_Stated goal_
Quote, with no changes, the lines that run from the top of the material to the line with "bake_transform(piece)", both included.

━━━━━ Supplied data ━━━━━

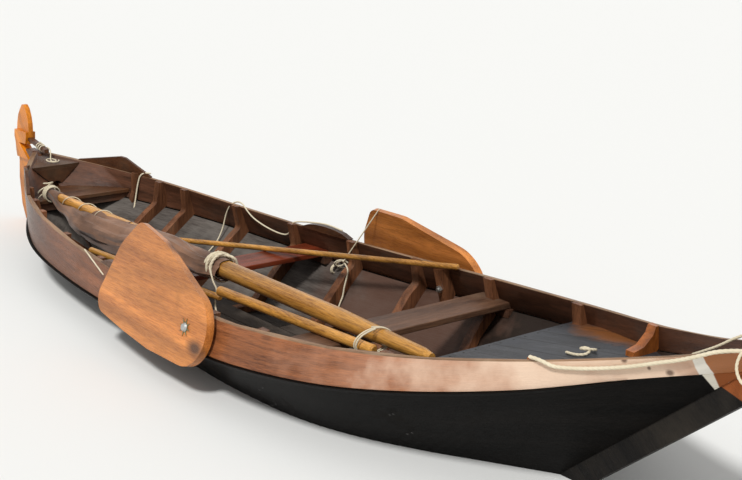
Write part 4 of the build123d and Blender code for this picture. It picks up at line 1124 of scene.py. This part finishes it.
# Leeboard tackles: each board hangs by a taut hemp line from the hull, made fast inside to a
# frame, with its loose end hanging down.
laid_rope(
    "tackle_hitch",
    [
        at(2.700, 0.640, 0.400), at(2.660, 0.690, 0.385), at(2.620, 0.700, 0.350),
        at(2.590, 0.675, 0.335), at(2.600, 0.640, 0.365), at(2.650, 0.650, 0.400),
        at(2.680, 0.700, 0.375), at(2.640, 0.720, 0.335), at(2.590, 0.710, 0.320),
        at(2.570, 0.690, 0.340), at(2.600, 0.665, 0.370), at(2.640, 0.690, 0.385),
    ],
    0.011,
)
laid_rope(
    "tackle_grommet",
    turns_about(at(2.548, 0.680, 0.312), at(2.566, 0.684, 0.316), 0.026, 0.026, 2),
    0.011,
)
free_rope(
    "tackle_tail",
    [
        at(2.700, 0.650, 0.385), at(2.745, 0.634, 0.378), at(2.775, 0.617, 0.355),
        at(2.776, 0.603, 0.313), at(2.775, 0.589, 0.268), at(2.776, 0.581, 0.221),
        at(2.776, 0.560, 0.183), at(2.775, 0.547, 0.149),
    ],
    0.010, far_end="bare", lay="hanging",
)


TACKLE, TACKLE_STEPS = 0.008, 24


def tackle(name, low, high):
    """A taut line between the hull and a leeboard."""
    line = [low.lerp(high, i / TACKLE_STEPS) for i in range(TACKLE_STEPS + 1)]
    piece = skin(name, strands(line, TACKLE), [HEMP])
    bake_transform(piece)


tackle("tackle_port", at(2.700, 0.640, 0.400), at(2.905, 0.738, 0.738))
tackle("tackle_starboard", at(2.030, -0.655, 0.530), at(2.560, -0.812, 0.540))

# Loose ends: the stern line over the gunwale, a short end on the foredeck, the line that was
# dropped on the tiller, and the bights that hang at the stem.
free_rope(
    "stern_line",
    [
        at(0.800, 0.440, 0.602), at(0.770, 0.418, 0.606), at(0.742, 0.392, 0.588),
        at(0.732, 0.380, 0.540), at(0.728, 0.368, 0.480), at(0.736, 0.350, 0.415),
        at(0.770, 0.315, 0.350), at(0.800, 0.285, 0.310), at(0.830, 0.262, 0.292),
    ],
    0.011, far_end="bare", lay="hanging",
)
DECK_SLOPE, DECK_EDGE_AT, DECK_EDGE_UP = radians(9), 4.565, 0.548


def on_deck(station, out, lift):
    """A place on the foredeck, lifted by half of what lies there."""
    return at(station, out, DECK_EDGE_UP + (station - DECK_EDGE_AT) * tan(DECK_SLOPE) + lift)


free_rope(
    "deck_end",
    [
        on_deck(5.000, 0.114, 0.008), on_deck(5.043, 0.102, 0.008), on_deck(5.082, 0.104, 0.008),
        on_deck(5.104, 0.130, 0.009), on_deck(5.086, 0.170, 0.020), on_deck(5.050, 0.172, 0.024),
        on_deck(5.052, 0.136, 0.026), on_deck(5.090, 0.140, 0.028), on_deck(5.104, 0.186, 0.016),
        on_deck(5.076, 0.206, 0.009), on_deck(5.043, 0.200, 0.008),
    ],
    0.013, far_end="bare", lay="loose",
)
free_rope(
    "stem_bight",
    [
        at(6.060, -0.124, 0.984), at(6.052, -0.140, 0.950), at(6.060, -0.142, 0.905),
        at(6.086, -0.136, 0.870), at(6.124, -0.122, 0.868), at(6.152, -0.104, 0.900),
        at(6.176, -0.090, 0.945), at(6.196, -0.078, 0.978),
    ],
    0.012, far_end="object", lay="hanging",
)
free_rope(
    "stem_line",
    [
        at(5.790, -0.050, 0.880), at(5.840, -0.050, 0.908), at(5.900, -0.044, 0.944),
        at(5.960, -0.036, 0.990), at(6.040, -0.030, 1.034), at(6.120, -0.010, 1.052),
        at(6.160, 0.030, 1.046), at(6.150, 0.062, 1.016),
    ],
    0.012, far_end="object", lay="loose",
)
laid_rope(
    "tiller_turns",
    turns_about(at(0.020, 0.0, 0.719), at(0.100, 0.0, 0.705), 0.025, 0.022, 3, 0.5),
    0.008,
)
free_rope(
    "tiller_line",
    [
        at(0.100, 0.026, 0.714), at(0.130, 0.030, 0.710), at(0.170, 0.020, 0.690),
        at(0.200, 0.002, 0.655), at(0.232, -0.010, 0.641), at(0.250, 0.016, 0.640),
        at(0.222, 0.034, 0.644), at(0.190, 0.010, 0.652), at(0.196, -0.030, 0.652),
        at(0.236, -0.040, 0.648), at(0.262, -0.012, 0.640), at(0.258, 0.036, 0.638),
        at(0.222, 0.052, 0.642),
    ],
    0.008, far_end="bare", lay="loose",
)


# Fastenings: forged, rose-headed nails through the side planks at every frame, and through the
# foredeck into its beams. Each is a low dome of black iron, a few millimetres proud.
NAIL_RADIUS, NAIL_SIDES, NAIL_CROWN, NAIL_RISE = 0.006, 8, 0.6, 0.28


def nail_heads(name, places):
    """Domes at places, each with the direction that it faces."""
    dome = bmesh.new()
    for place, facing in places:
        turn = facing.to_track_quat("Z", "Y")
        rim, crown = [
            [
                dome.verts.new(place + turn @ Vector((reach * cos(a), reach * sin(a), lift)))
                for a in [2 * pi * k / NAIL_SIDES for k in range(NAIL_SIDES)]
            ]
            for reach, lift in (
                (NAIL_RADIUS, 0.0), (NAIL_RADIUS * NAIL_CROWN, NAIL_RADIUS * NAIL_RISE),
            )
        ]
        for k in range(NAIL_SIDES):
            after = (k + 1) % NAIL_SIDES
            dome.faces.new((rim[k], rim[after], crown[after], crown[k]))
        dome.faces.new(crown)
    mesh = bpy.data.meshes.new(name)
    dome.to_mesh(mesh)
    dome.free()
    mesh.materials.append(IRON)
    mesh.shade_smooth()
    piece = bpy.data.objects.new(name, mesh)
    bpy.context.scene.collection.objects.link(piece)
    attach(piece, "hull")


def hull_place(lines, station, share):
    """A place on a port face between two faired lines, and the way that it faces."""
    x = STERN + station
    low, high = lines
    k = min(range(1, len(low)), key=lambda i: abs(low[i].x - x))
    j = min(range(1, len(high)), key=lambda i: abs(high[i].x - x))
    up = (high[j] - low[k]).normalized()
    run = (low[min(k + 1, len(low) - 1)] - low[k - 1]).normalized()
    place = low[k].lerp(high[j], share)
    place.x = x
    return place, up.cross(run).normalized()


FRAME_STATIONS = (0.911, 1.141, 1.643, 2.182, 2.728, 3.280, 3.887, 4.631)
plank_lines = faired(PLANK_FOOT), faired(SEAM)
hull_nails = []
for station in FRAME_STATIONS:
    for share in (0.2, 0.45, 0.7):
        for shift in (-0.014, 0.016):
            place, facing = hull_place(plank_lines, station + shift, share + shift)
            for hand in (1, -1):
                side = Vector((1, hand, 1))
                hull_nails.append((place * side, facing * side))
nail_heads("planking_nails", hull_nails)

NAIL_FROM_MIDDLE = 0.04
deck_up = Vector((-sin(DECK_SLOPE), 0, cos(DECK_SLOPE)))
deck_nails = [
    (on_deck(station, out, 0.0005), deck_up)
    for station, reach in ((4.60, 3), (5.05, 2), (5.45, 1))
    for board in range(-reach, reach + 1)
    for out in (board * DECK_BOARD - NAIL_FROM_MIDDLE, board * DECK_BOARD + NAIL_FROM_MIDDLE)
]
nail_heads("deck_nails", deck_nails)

━━━━━

_Answer to this problem_
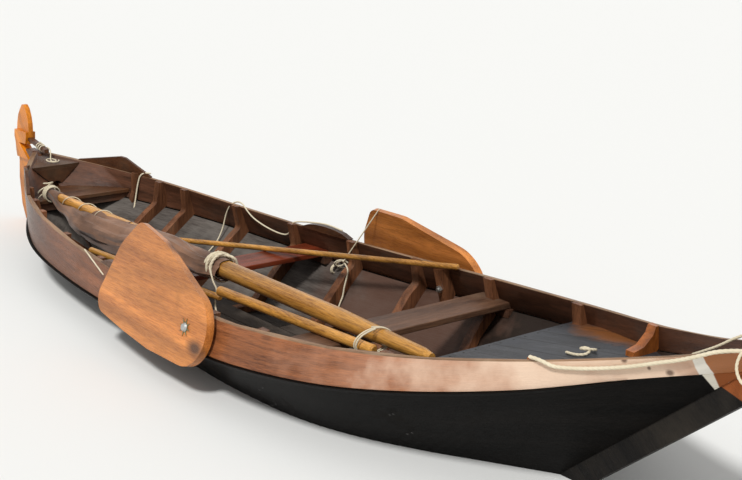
Write part 4 of the build123d and Blender code for this picture. It picks up at line 1124 of scene.py. This part finishes it.
# Leeboard tackles: each board hangs by a taut hemp line from the hull, made fast inside to a
# frame, with its loose end hanging down.
laid_rope(
    "tackle_hitch",
    [
        at(2.700, 0.640, 0.400), at(2.660, 0.690, 0.385), at(2.620, 0.700, 0.350),
        at(2.590, 0.675, 0.335), at(2.600, 0.640, 0.365), at(2.650, 0.650, 0.400),
        at(2.680, 0.700, 0.375), at(2.640, 0.720, 0.335), at(2.590, 0.710, 0.320),
        at(2.570, 0.690, 0.340), at(2.600, 0.665, 0.370), at(2.640, 0.690, 0.385),
    ],
    0.011,
)
laid_rope(
    "tackle_grommet",
    turns_about(at(2.548, 0.680, 0.312), at(2.566, 0.684, 0.316), 0.026, 0.026, 2),
    0.011,
)
free_rope(
    "tackle_tail",
    [
        at(2.700, 0.650, 0.385), at(2.745, 0.634, 0.378), at(2.775, 0.617, 0.355),
        at(2.776, 0.603, 0.313), at(2.775, 0.589, 0.268), at(2.776, 0.581, 0.221),
        at(2.776, 0.560, 0.183), at(2.775, 0.547, 0.149),
    ],
    0.010, far_end="bare", lay="hanging",
)


TACKLE, TACKLE_STEPS = 0.008, 24


def tackle(name, low, high):
    """A taut line between the hull and a leeboard."""
    line = [low.lerp(high, i / TACKLE_STEPS) for i in range(TACKLE_STEPS + 1)]
    piece = skin(name, strands(line, TACKLE), [HEMP])
    bake_transform(piece)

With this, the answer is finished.